It’s widely believed that substance abuse and addiction in the elderly is a hidden epidemic. Even if they have no history, it should be taken seriously because substance abuse, especially in the elderly, can exacerbate health problems. In 2016, 19.3% of older adults in the country filled at least one opioid prescription, and 7.1% had four or more opioid prescriptions that year.
Because of the changes that come with aging, substance abuse can disproportionately negatively affect older adults. Chronic illnesses or pain are often treated with potentially addictive medications. The elderly metabolize medications more slowly, making them more sensitive with higher impairments that decrease memory, balance and may cause serious falls.
Elderly substance abuse is underrecognized in older adults due to:
- Social Isolation- Living alone, away from family, no one sees substance issues growing
- Ageism- Belief that older adults have earned certain indulgences.
- Concerns About Quality of Life- Living with pain
Oxycodone (Percocet and OxyContin), hydrocodone (Vicodin), codeine, morphine, and fentanyl—are commonly prescribed for severe or chronic pain. Benzodiazepines such as diazepam (Valium), lorazepam (Ativan), alprazolam (Xanax), midazolam (Versed) function as relaxers. Both are highly addictive. Some signs of addiction include:
- Hiding prescriptions
- Running out of medications quickly
- Showing withdrawal symptoms (e.g., nausea, vomiting)
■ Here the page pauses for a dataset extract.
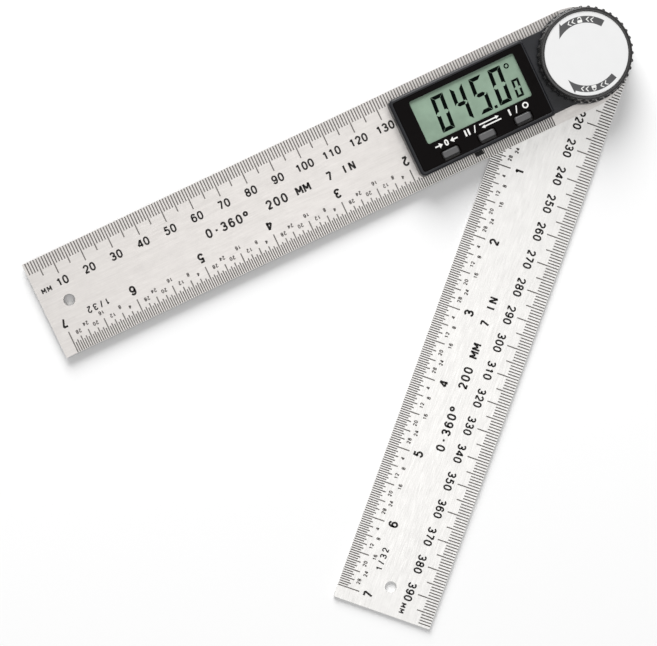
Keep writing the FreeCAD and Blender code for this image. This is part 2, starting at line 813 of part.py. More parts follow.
def make_knob_body():
    """A cup-shaped knob: recessed top for the white cap, ribs round the skirt, hexagonal seat below."""
    body = new_body("knob_body")
    washer_seat = washer_top + size.washer_seat_gap
    seat_radius = size.washer_radius + size.knob_gap
    chamfer = size.knob_radius - size.knob_top_radius
    spin_profile(
        body, "turned_knob",
        (ZERO, washer_seat), (seat_radius, washer_seat), (seat_radius, knob_bottom),
        (size.knob_radius, knob_bottom), (size.knob_radius, knob_top - chamfer),
        (size.knob_top_radius, knob_top), (size.cap_radius, knob_top), (size.cap_radius, cap_seat),
        (ZERO, cap_seat))
    rib_centre = size.knob_radius + size.rib_stand_out - size.rib_radius
    rib = raise_pad(body, "rib", [circle(rib_centre, ZERO, size.rib_radius)], knob_bottom,
                    knob_top - size.rib_top_drop)
    document.recompute()
    pattern = body.newObject("PartDesign::PolarPattern", "ribs")
    pattern.Originals = [rib]
    pattern.Axis = (origin_item(body, "Z_Axis"), [""])
    pattern.Angle = 360.0
    pattern.Occurrences = int(size.rib_count.number)
    body.Tip = pattern
    cut_pocket(body, "nut_seat", [hexagon(size.nut_across_flats)], washer_seat, nut_top)
    keep(body, "knob_body")


def make_knob_fittings():
    cap = new_body("knob_cap")
    bevel = size.cap_thickness / 4
    cap_top = cap_seat + size.cap_thickness
    cap_edge = size.cap_radius - size.running_clearance
    spin_profile(cap, "disc", (ZERO, cap_seat), (cap_edge, cap_seat), (cap_edge, cap_top - bevel),
                 (cap_edge - bevel, cap_top), (ZERO, cap_top))
    keep(cap, "knob_cap")
    nut = new_body("knob_nut")
    raise_pad(nut, "hexagon", [hexagon(size.nut_across_flats)], nut_bottom, nut_top)
    bore = circle(ZERO, ZERO, size.thread_radius + size.running_clearance)
    cut_pocket(nut, "thread", [bore], nut_bottom, nut_top)
    keep(nut, "knob_nut")


# ---------------------------------------------------------------- build, check, write


def check_and_write():
    document.recompute()
    for item in document.Objects:
        if "Invalid" in item.State or "Error" in item.State:
            raise RuntimeError(f"{item.Name} failed: {item.State}")
    os.makedirs("parts", exist_ok=True)
    for sub_part in sub_parts:
        shape = sub_part.Shape
        if shape.isNull() or not shape.isValid() or not shape.Solids:
            raise RuntimeError(f"{sub_part.Label} has no valid solid")
        shape.exportStep(os.path.join("parts", f"{sub_part.Label}.step"))
        print(f"{sub_part.Label}: {len(shape.Solids)} solids, {shape.Volume:.1f} mm3")


make_upper_blade()
make_lower_blade()
make_pivot_hub()
make_pivot_rings()
make_screws()
make_housing_base()
make_housing_cover()
make_front_panel()
make_display_window()
make_display()
make_circuit_board()
make_battery_contacts()
make_encoder_flex()
make_buttons()
make_battery_drawer()
make_knob_body()
make_knob_fittings()
check_and_write()
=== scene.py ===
# The looks of a digital angle ruler, built around its CAD model. Sizes are in millimetres and angles in
# degrees, unless a name says so.
import json
import math
from collections import namedtuple

import bmesh
import bpy
from mathutils import Matrix, Vector
from mathutils.geometry import tessellate_polygon


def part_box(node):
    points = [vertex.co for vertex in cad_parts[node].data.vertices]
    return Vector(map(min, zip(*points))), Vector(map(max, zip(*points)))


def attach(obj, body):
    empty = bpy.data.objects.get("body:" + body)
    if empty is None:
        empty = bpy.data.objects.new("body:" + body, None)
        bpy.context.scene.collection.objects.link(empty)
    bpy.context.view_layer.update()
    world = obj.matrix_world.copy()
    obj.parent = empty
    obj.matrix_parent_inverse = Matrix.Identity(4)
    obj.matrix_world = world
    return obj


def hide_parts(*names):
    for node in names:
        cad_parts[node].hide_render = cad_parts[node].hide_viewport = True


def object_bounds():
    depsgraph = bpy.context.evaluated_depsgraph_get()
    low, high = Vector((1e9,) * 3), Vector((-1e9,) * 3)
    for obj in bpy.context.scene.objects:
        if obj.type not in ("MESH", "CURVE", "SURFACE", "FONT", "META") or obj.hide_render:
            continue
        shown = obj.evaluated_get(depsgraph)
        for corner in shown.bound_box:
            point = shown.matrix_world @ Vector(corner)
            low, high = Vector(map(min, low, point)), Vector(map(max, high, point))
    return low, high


MM = 0.001
INCH = 25.4
PRINT_RISE = 0.012
PRINT_ROOT = 0.008
# Below this, the turn at a corner counts as this sharp, so that an inset can't shoot far past it.
SHARP_LIMIT = 0.2
# Lettering: its height, the step between characters, and a stroke's width as a share of the height.
Style = namedtuple("Style", "height pitch weight")

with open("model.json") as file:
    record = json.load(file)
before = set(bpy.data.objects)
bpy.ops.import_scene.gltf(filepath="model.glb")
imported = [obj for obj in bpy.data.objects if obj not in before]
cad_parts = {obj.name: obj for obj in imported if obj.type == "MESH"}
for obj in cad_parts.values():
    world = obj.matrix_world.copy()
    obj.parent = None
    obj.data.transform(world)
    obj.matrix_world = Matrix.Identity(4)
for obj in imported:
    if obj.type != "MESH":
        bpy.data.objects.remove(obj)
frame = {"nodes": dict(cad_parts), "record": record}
cad_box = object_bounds()


def node_box(node):
    """The lowest and highest corner of a CAD node, in millimetres."""
    low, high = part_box(node)
    return low / MM, high / MM


def node_centre(node):
    low, high = node_box(node)
    return (low + high) / 2


# ---------------------------------------------------------------- mesh tools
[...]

- Signs of cognitive impairment and decreased balance/falls
- Using multiple pharmacies to fill prescriptions
Acknowledging there is a problem is the first step to helping them overcome it and develop a plan. Open up a discussion about what pain management alternatives they’ve tried, help them talk with their doctor, and see if there’s a way you can work together to manage the situation.